What 9v regulators are out there? Looking for better performance.

[azrael]

The 7809 is something that's commonly used, but the LM317 has lower noise characteristics.

Is there anything better than that? I've tried searching, but most companies only have stuff up to 5v. Texas Instruments has a terrible search engine and their parametric search seems to be broken at the time of this post.

So, what regulator is best to power our pedals? Maybe even a discrete design?

[Lizard King]

Not to jack your thread, but I'm looking for - I'm not sure what you call them - low overhead regulators....one's that will pass 9v even with a 9v input.  I've heard of them but haven't been able to find any.

[Mark Hammer]

The 7809 is something that's commonly used, but the LM317 has lower noise characteristics.

Is there anything better than that? I've tried searching, but most companies only have stuff up to 5v. Texas Instruments has a terrible search engine and their parametric search seems to be broken at the time of this post.

So, what regulator is best to power our pedals? Maybe even a discrete design?

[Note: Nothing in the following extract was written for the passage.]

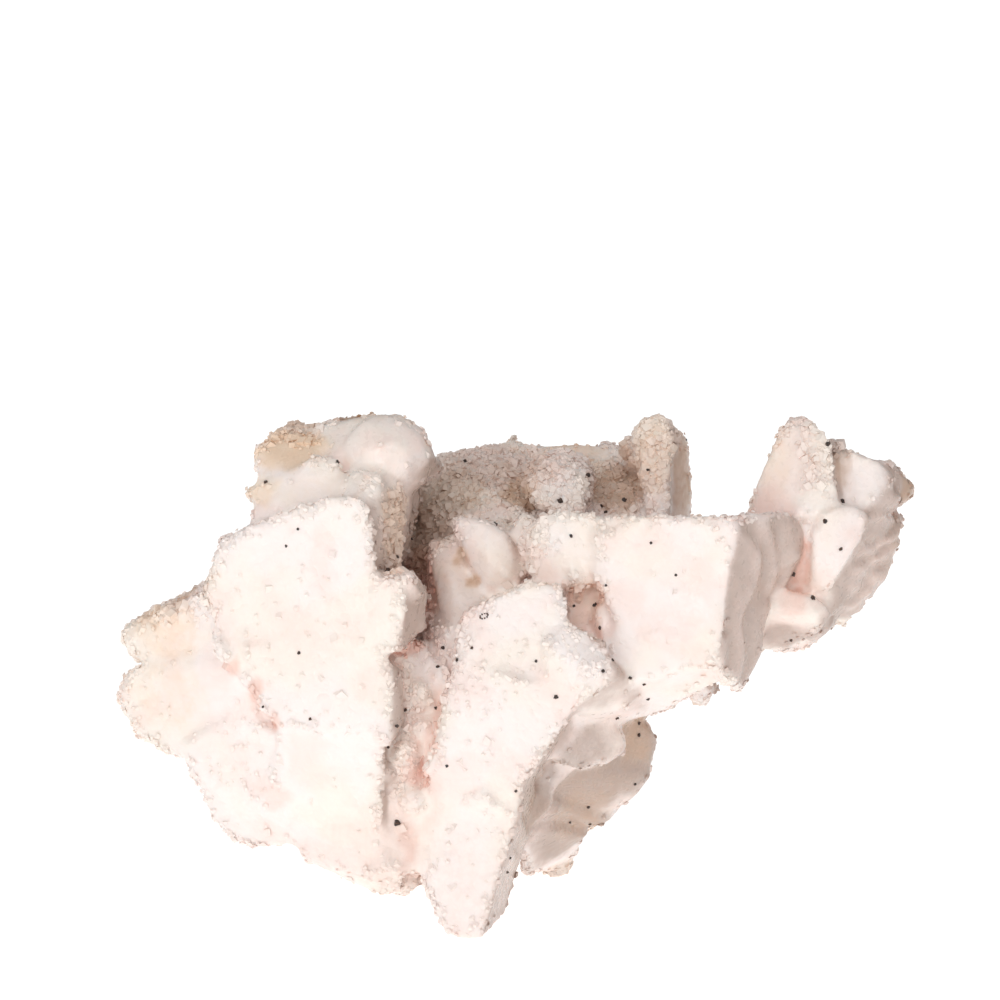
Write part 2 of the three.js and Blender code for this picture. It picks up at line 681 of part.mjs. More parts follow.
// The blocks of the back, their diagonals leaning every way.
function backBlocks(blocks, { lean, seed }) {
  const next = stream(seed);
  return blocks.map(([at, edge]) => {
    const geometry = rhombohedron(edge);
    geometry.applyQuaternion(aim(new THREE.Vector3(0, 1, 0).add(jitter(lean, next)), next));
    geometry.translate(...place(at));
    return solid(geometry);
  });
}

// Rhombohedra seated at random on a body's surface, above `from`, a corner of each standing out of it.
function sprouts(body, { count, edge, rarity, sink, lean, facet, from, seed }) {
  const next = stream(seed);
  const { vertProperties, triVerts, numProp } = body.getMesh();
  const corner = (i) => new THREE.Vector3().fromArray(vertProperties, triVerts[i] * numProp);
  const triangles = [];
  const reach = [];
  let area = 0;
  for (let i = 0; i < triVerts.length; i += 3) {
    const triangle = new THREE.Triangle(corner(i), corner(i + 1), corner(i + 2));
    if (triangle.getArea() < facet) continue;
    area += triangle.getArea();
    triangles.push(triangle);
    reach.push(area);
  }
  const grown = [];
  while (grown.length < count) {
    const pick = next() * area;
    const { a, b, c } = triangles[reach.findIndex((total) => total >= pick)];
    const normal = new THREE.Triangle(a, b, c).getNormal(new THREE.Vector3());
    const side = Math.sqrt(next());
    const along = next();
    const seat = a.clone().multiplyScalar(1 - side);
    seat.addScaledVector(b, side * (1 - along)).addScaledVector(c, side * along);
    if (seat.z < from) continue;
    const size = THREE.MathUtils.lerp(edge[0], edge[1], next() ** rarity);
    const geometry = rhombohedron(size);
    geometry.applyQuaternion(aim(normal.clone().add(jitter(lean, next)), next));
    seat.addScaledVector(normal, -size * THREE.MathUtils.lerp(sink[0], sink[1], next()));
    geometry.translate(...seat);
    grown.push(solid(geometry));
  }
  return grown;
}

// The outer skin of a solid: pockets sealed inside it are left out.
function outerSkin(body) {
  const { vertProperties, triVerts, numProp, numVert } = body.getMesh();
  const parent = Array.from({ length: numVert }, (_, i) => i);
  const find = (i) => {
    while (parent[i] !== i) i = parent[i] = parent[parent[i]];
    return i;
  };
  for (let i = 0; i < triVerts.length; i += 3) {
    parent[find(triVerts[i])] = find(triVerts[i + 1]);
    parent[find(triVerts[i + 1])] = find(triVerts[i + 2]);
  }
  const tally = new Map();
  for (const vertex of triVerts) tally.set(find(vertex), (tally.get(find(vertex)) ?? 0) + 1);
  const [outer] = [...tally].reduce((most, entry) => (entry[1] > most[1] ? entry : most));
  const geometry = new THREE.BufferGeometry();
  const point = (i) => [...vertProperties.slice(i * numProp, i * numProp + 3)];
  const places = Array.from({ length: numVert }, (_, i) => point(i));
  geometry.setAttribute("position", new THREE.Float32BufferAttribute(places.flat(), 3));
  geometry.setIndex(Array.from(triVerts).filter((vertex) => find(vertex) === outer));
  return geometry;
}

// All the given solids joined into one.
function union(solids) {
  return solids.reduce((whole, piece) => whole.add(piece));
}

const masses = union([
  ...Object.values(FRONT).map(crystal),
  ...Object.values(CORE).map(crystal),
  ...Object.values(DOMES).map(dome),
  ...fan(FAN),
]);

const blocky = union([masses, ...backBlocks(BACK_BLOCKS, BACK)]);
const grown = union([blocky, ...sprouts(blocky, SPROUTS)]);

// The feet are worn flat where they stand.
const floorCut = new THREE.BoxGeometry(FLOOR.width, FLOOR.width, FLOOR.depth);
floorCut.translate(0, 0, -FLOOR.depth / 2);
const cluster = grown.subtract(solid(floorCut));

const geometry = outerSkin(cluster);
geometry.computeBoundingBox();
const { min, max } = geometry.boundingBox;

const kutnahorite = new THREE.Mesh(geometry, new THREE.MeshStandardMaterial(LOOK));
kutnahorite.name = "kutnahorite";
kutnahorite.position.set(-(min.x + max.x) / 2, -(min.y + max.y) / 2, -min.z);

const specimen = new THREE.Group();
specimen.add(kutnahorite);

export default specimen;
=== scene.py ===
"""Dresses a loose kutnahorite specimen: its druse, its stain and painted shade, its dark grains, and a
plain studio around it.

Lengths are metres in the part's own frame: +Z is up, the front faces -Y, and the specimen stands on z = 0.
"""
import logging
import math
from dataclasses import dataclass, field
from enum import Enum

import bmesh
import bpy
import numpy as np
from mathutils import Matrix, Quaternion, Vector, noise
from mathutils.bvhtree import BVHTree


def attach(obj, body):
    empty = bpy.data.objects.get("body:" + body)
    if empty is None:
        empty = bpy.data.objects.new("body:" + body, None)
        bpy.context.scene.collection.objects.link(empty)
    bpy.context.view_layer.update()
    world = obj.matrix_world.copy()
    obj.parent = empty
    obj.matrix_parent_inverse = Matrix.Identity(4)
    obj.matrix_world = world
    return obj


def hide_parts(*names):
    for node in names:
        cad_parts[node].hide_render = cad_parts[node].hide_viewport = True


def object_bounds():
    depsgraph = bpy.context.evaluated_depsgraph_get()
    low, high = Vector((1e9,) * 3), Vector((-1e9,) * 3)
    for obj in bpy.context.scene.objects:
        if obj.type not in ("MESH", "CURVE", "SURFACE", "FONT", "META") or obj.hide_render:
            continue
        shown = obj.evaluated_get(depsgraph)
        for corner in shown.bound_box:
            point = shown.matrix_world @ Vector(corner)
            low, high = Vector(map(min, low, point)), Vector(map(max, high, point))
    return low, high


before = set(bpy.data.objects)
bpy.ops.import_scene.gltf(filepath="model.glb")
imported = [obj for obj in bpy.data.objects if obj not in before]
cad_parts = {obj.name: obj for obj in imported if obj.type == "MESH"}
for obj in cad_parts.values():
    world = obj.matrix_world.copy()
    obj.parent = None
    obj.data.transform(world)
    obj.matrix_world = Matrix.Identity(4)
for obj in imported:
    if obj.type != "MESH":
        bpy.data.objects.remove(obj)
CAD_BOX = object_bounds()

log = logging.getLogger("kutnahorite")

MM = 0.001
NODE = "kutnahorite"
BODY = "root"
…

1) WHAT noise?  Do you mean ripple, or do you mean some other sort of noise?

2) I'm not sure what you would consider better performance to be.  In many instances, I suspect people are expecting the regulator to do something on its own that realistically requires a little bit of help from the rest of the circuit.  For instance, a wallwart that feeds a regulator 12v that meets the barebones minimum to quaify as "DC", is not going to bring out the best outcome unless that regulator has some assistance from other components.

[R.G.]

So, what regulator is best to power our pedals? Maybe even a discrete design?

Let's talk about that word "best" and the idea of diminishing returns.

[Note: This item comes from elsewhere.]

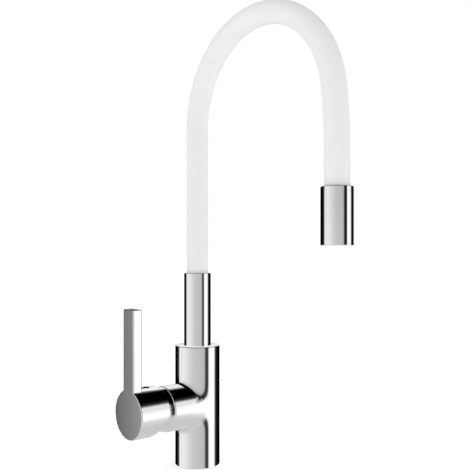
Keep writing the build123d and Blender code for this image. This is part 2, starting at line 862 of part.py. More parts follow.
# The two hoses run the whole length in one piece
hose_foot = flange_top + spigot_height + loose_gap
hose_start = hose_foot - neck_seat
upper_ferrule_foot = nipple_shoulder + loose_gap
hose_end = neck_length - (upper_ferrule_foot - core_end)
with BuildPart() as silicone_hose:
    neck_tube(smooth_run(hose_start, hose_end), hose_radius, 0)
    neck_tube(straight_runs(hose_start, hose_end), hose_bore, 0, mode=Mode.SUBTRACT)
save(silicone_hose, "silicone_hose")

with BuildPart() as inner_water_hose:
    water_run = straight_runs(loose_gap, neck_length - loose_gap)
    neck_tube(water_run, water_hose_radius, water_hose_bore)
save(inner_water_hose, "inner_water_hose")

# Ferrules crimp the silicone hose at the foot and in the head
with BuildPart() as lower_ferrule:
    extrude(
        ring(Plane.XY.offset(hose_foot), ferrule_radius, ferrule_bore),
        amount=lower_ferrule_height,
    )
save(lower_ferrule, "lower_ferrule")

head_axis = Axis((0, -reach, 0), (0, 0, 1))
head_section = Plane(origin=(0, -reach, 0), x_dir=(1, 0, 0), z_dir=(0, -1, 0))


def head_plane(height):
    return Plane(origin=(0, -reach, height))


with BuildPart() as upper_ferrule:
    extrude(
        ring(head_plane(upper_ferrule_foot), ferrule_radius, ferrule_bore),
        amount=upper_ferrule_height,
    )
save(upper_ferrule, "upper_ferrule")

# Outlet head: a chrome tube with a lip round the hose
with BuildPart() as outlet_housing:
    housing = [
        (head_bore, head_bottom),
        (head_radius, head_bottom),
        (head_radius, head_top),
        (lip_bore, head_top),
        (lip_bore, head_top - lip_thickness),
        (head_bore, head_top - lip_thickness),
    ]
    revolve(outline(head_section, housing), axis=head_axis)
    crown = outlet_housing.faces().sort_by(Axis.Z)[-1].edges().sort_by(SortBy.LENGTH)[-1]
    foot = outlet_housing.faces().sort_by(Axis.Z)[0].edges().sort_by(SortBy.LENGTH)[-1]
    chamfer(crown, head_top_bevel)
    chamfer(foot, head_bottom_bevel)
save(outlet_housing, "outlet_housing")

fitting_radius = head_bore - seat_gap
aerator_ring_bore = fitting_radius - aerator_ring_wall
aerator_lip_bore = aerator_ring_bore - aerator_lip_width
with BuildPart() as outlet_nipple:
    barb_top = core_end + nipple_length
    nipple = [
        (stem_bore, nipple_foot),
        (fitting_radius, nipple_foot),
        (fitting_radius, nipple_shoulder),
        (core_seat_radius, nipple_shoulder),
        (core_seat_radius, core_end),
        (nipple_radius, core_end),
        (nipple_radius, barb_top),
        (stem_bore, barb_top),
    ]
    revolve(outline(head_section, nipple), axis=head_axis)
save(outlet_nipple, "outlet_nipple")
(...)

First, have you personally ever heard the difference between a battery, a 7809, and an LM317? If so, what was the audible difference?

Second, "best" is a meaningless word unless you have some way to measure it. Does "best" mean lowest noise, smallest variation from the set DC level, smallest sag under load, fastest recovery from a load transient, or even some specific internal impedance? Or does it mean the sound coming from the pedal is somehow better, and if so, how?

Diminishing returns is an issue in almost all technical designs. The idea is simple - getting the majority of the "goodness" from some design may be easy, but each additional unit of goodness obtained by more extensive, detailed design and elaborate circuitry costs more and more to get each additional step of goodness. As an example, I once designed power supplies and power regulators for a living. We did a lot of discrete design work. I have personally designed all-discrete voltage regulators. I can tell you that it is not simple and easy to beat the performance of a 7809 or LM317 on many of the ways their performance can be measured, including most particularly stability under varying loads.

So - how do you measure "best", and how much are you willing to spend to move a little closer to that. Remember that one measure of "goodness" for DIYers is the ability to stuff in one part and have it work first time. 

Not to jack your thread, but I'm looking for - I'm not sure what you call them - low overhead regulators....one's that will pass 9v even with a 9v input.  I've heard of them but haven't been able to find any.

They're called "Low Drop Out" regulators, or LDOs. http://focus.ti.com/paramsearch/docs/parametricsearch.tsp?family=analog&familyId=400&uiTemplateId=NODE_STRY_PGE_T&DCMP=hpa_pmp_ldo&HQS=ldoparametric-bb

[azrael]

Well, to clarify, I have a transformer with several secondaries that I'd like to make into a power supply.

As for noise, no, I haven't measured the difference between a battery and different regulators.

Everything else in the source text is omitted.